If Jews are the People of the Book, what does that mean and what does that entail? If the Bible is about us, than we have certainly inherited a lot of responsibility and a great deal of knowledge. To live Jewishly, the Tanakh tells us to love knowledge, righteousness, faith, lawfulness, tradition, and justice. We are meant to pursue such ideas and practices and to live them with action; it is a mandate for all time.
By our good fortune, we are lucky to live in a thriving and healthy democracy, and today we get a chance to exercise a right that is sacred to us as Americans and free individuals. It is Election Day, and we join with tens of millions of our fellow citizens in practicing the most basic of democratic freedoms. I did so this morning happily and enthusiastically. I did so because America will be a free country where the will of the people will and must be heard every Election Day. Incumbents will win re-election, or not. Tea Party candidates will sweep into office, or they won’t. The Senate will go from Blue to Red, or maybe it won’t.
As a matter of sanity, while I might share and articulate my feelings on Israel publicly, I generally have no interest in getting into domestic political discussions with my friends or in my writing. Why? Because I hate arguing and am turned off by people who are so outwardly passionate with their political beliefs that it’s all they can talk about. So you won’t see signs on my lawn, or bumper stickers on my car. But, like in every election, some people I voted for will win, others will lose, and I will respect the outcome, although I might disagree with it. At the end of the day, a peaceful transition will have taken place and that is the most democratic thing of all.
As I voted today, I celebrated not only in the diversity of the people who joined me at the polling station, but also in the diversity of their opinions. Perhaps this year more than any, I also take pride in the diversity of opinion in the Jewish community. The myth of the monolithic Jewish Democrat has been successful dispelled, and more than ever we read about Jewish Independents, Jewish Republicans, and Jewish Tea Partiers. Maybe we’re a little more complicated and diverse than we thought- I think that can only be a good thing.
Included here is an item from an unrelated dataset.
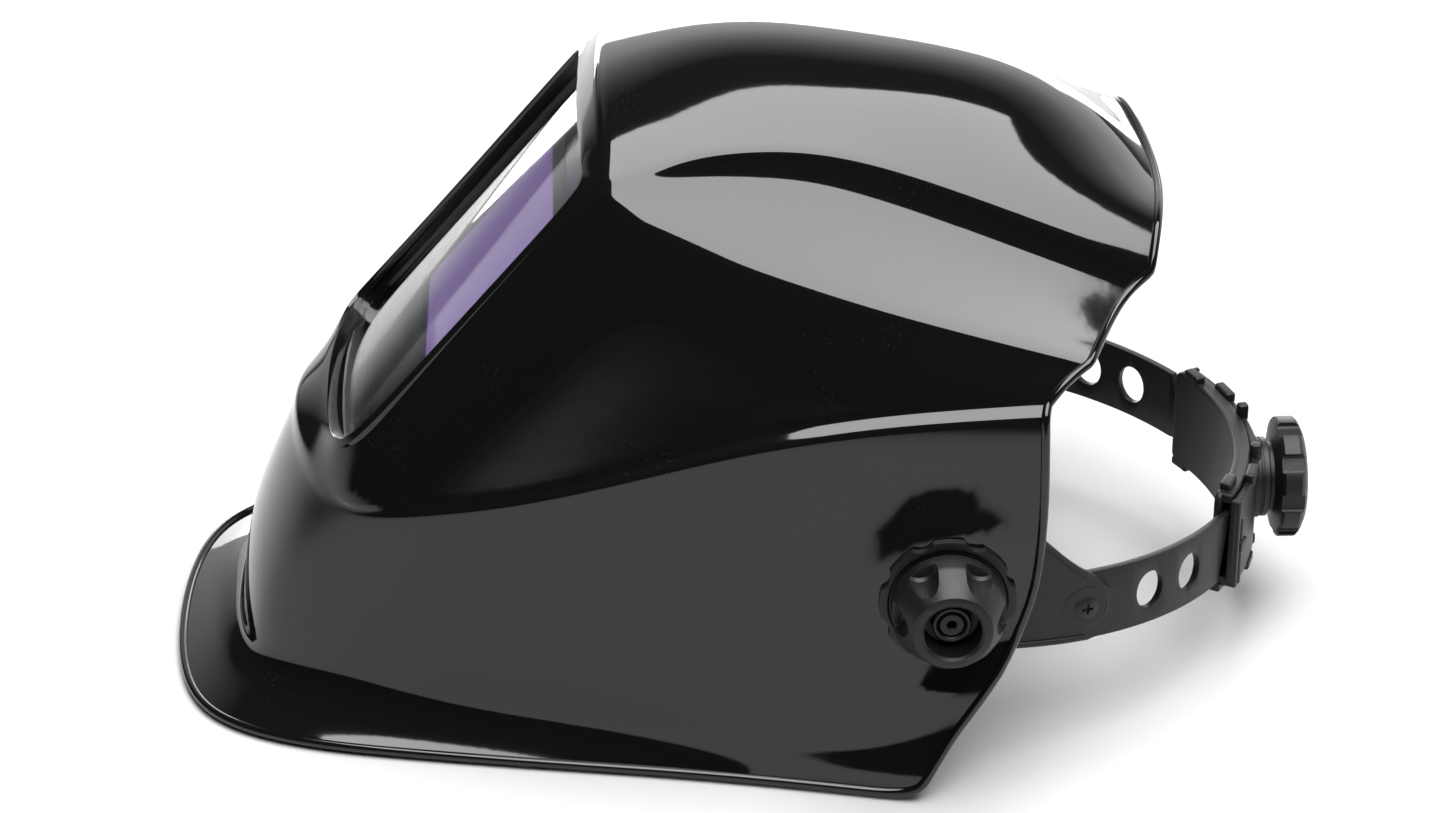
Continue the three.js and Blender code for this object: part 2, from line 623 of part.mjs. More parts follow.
// Side plates carry the pivots and tie the browband to the rear straps and the crown strap
const platIn = halfThick + GAP;
const platOut = platIn + PLATE_THICKNESS;
const PLATE_FRONT = 65;
const PLATE_REAR = 119;
const pivotRise = PIVOT_Z - bandLevel(PIVOT_Y);
const plateTop = (d) => 11 + (pivotRise + 11) * between(PLATE_FRONT, 84, d) * (1 - between(98, 118, d));
const plateBottom = (d) => -10.5 + 3 * between(PLATE_FRONT + 8, PLATE_FRONT, d);
const endRound = (d) => 5 * (1 - between(PLATE_FRONT, PLATE_FRONT + 3, d))
  + 5 * between(PLATE_REAR - 4, PLATE_REAR, d);
let sidePlate = strap(PLATE_FRONT, PLATE_REAR, 20, platIn, platOut,
  (d) => plateBottom(d) + endRound(d), (d) => plateTop(d) - endRound(d));
const plateInner = plateOuter - PLATE_THICKNESS;
sidePlate = sidePlate.add(turnedX(
  rod(14, PLATE_THICKNESS + 0.2), plateInner - 0.2, PIVOT_Y, PIVOT_Z, 24));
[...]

Politics in this country perhaps is shaping up to be kind of like the new Jewish affiliations- a little harder to narrow down and difficult to assess using old methods. We live in a generation where people are thinking hard about their politics, or their denominations, or perhaps even the values that guide them. It’s exciting to watch the realignment taking place, and people taking such matters with the appropriate amount of seriousness.